Henri Matisse (1869-1954) Matisse was born in Le Cateau in the north of France. He became the leading figure in the Fauve movement (loosely translated as 'The Wild Beasts') that formed in Paris in the early C20. In 1905 he stayed in St.-Tropez with the painter Paul Signac. It was this exposure to the bright Mediterranean sunlight which helped inspire the explosion of colour in Fauvist painting. His other great contribution was the continued simplification of draughtsmanhsip in favour of form and colour. In 1914 Matisse wintered in Nice and decided to remain on the Riviera for the rest of his life. He died in Nice in 1954. The Musée Matisse in the city is well worth a visit. His most famous legacy in the South of France, though, is the chapel at Vence whose murals and windows he designed between 1947 and 1951. In his own opinion, this was his greatest masterpiece.
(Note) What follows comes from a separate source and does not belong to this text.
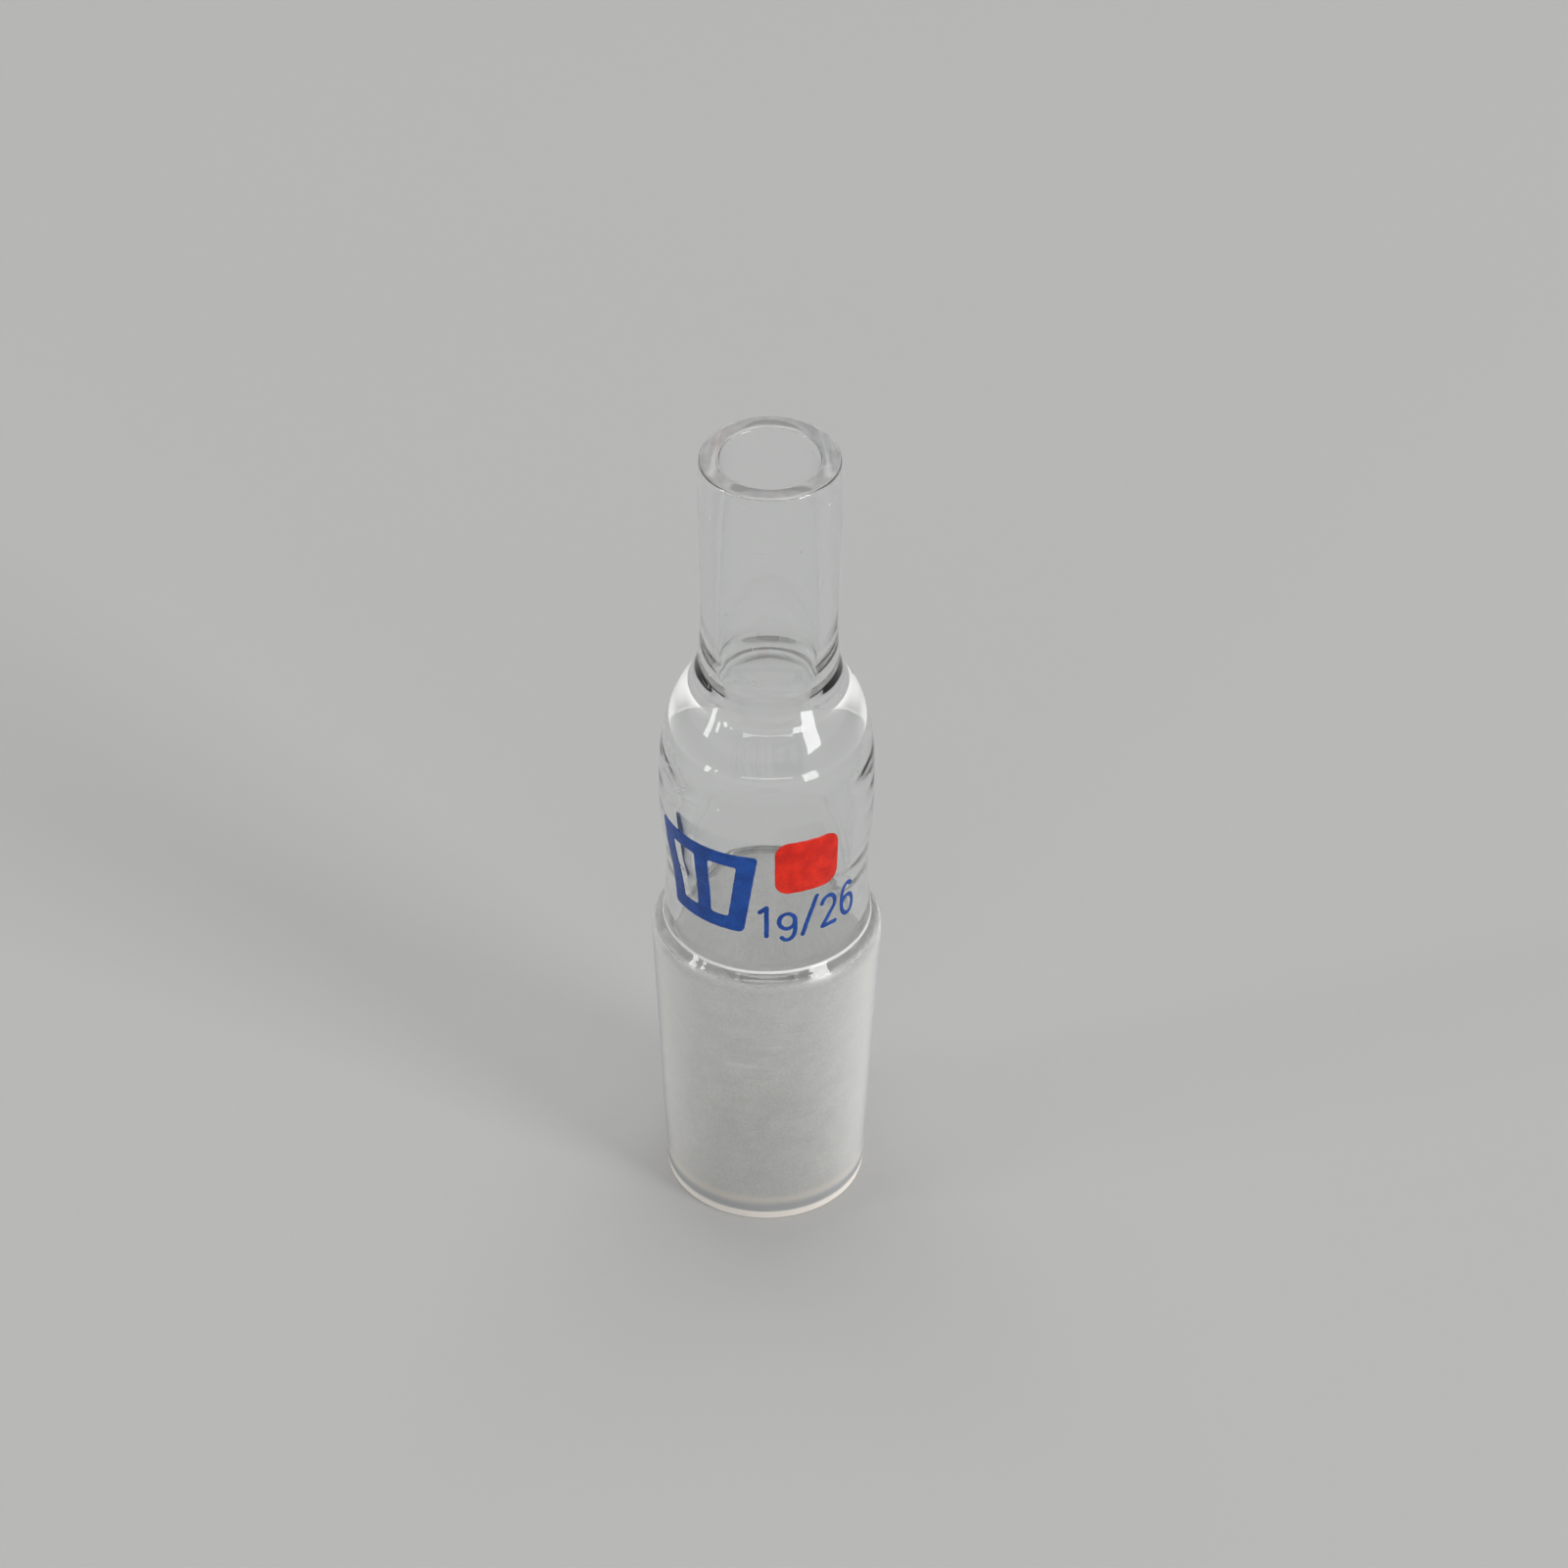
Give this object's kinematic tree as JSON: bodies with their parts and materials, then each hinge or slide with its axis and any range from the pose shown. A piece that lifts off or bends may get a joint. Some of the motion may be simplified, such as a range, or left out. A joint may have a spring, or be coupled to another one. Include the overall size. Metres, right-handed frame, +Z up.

Marc Chagall (1887-1985) Chagall was born in Vitebsk in what is now Belarus. He moved to France in 1923 and, after a brief sojourn in America during and in the aftermath of WW II, he returned to France in 1949 to settle in the beautiful perched village of St.-Paul-de-Vence where he found both the peace and the bright, colourful atmosphere to inspire his poetic imagery. He is one of the most loved artists of the C20. His work follows no particular trends in modern art. His themes are often taken from Jewish folklore, combined with his own irresistible humour and fantasy. He is inventive, poetic and sometimes surreal, using rich warm colours and strange dream-like sequences reflecting memories of his Russian Jewish upbringing. One constantly recurring theme in his paintings is his almost childlike vision of lovers. He remained utterly in love with his wife throughout his life. He died in St.-Paul-de-Vence in 1985, aged 98. The Chagall Museum in Cimiez has a small but interesting collection of some of his works on Old Testament themes.